The 5 Steps to Trading Facebook

Christian DeHaemer

Posted May 15, 2012

It’s building…

Can you feel it?

I’m talking about the buzz surrounding the Facebook IPO, which is scheduled for May 18th and will likely be valued around $100 billion.

There are a lot of people on Wall Street who are pooh-poohing the valuation, of course.

They say there is no way Facebook should be valued with a P/E of around 100 when Apple and Google have a P/E of 20 or so.

A P/E, or price to earnings ratio, is a value measure of a stock.

The rule of thumb when you buy a private company like a tire shop or a bakery is that you want to pay five times the yearly earnings. This means you make your money back in five years. Simple.

This varies of course due to things like earnings growth, margins, and debt. But it’s a solid place to start.

In public companies, the P/E is higher. The P/E on the Nasdaq is 11.09. The Dow 30 is 13.99.

Google had a P/E ratio of 67.5 when it came out. There were plenty of analysts saying it was too richly valued.

Here’s how it did the first four years after its IPO…

goog may 15

You’d take a 500% winner in four years, wouldn’t you?

Boom, Boom IPO

Back in the boom days of the dot-com bubble in the late 1990s, every bar and restaurant you went into ran CNBC all the time.

Everyone was talking about how much they made in Yahoo, AOL, and Amazon.

Amazon is the only survivor.

You might be surprised to learn that Amazon’s P/E ratio right now is 189!

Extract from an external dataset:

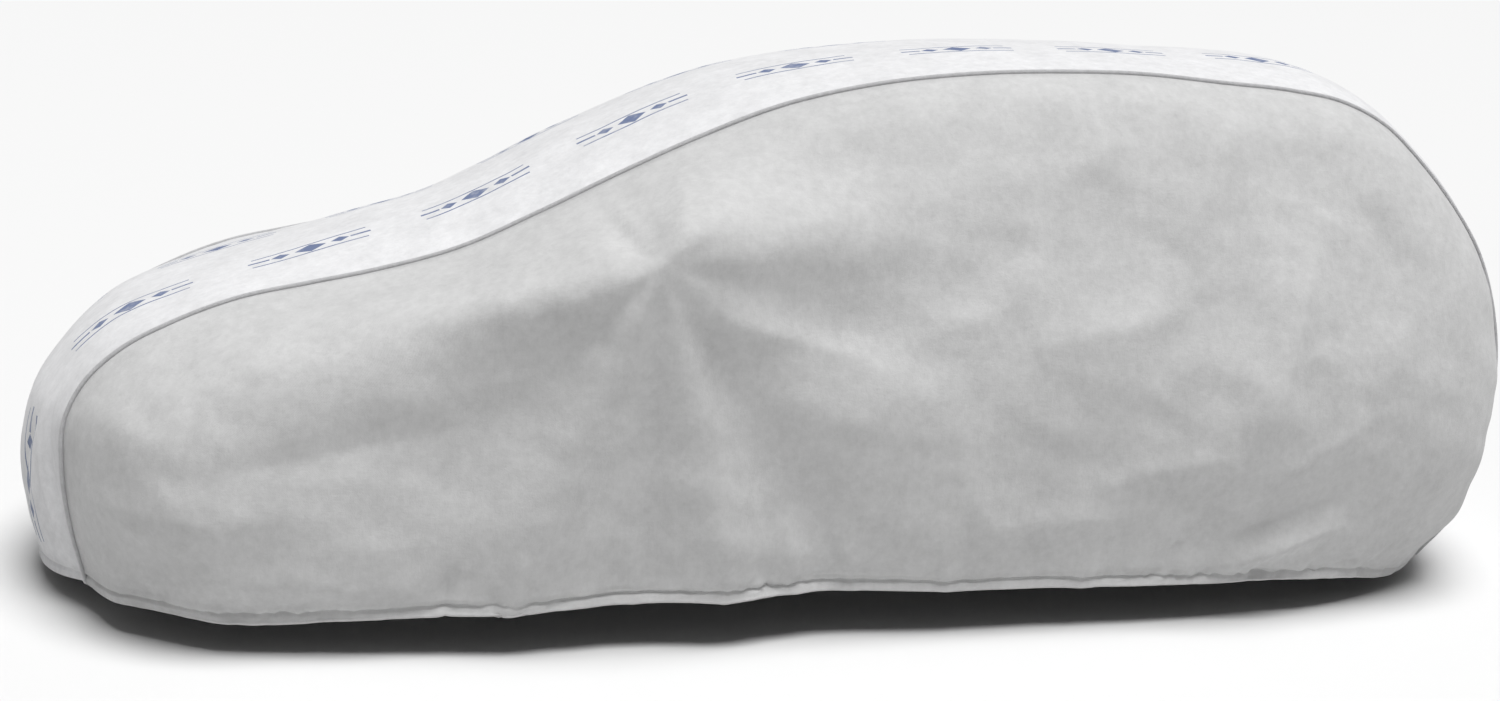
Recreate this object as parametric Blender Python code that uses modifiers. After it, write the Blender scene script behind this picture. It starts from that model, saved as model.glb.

But I’d imagine you’d take a 1,600% gain over the last decade.

amzn may 15

Today the local pubs and eateries run ESPN. People talk about the mighty Orioles of Baltimore.

They also talk about Facebook: “Saw your thing on Facebook yesterday,” or “Nice pic on Facebook.”

Or how about the ubiquitous “I don’t do Facebook.” It’s the new “I don’t watch TV” for the too-cool-for-school set.

I hear these types of conversations almost every day.

All these people who are on Facebook, almost 1 billion folks (or 15% of the entire human population) know and understand it… at least, they think they do.

And they will buy it — just like people who eat at Chipotle (CMG) bought that stock (P/E 55.82).

Don’t Buy It… Yet

That said, you won’t be able to buy it at the expected offer price of $34 to $38 a share. If this IPO follows similar ones, it will be a tough buy for the first six months…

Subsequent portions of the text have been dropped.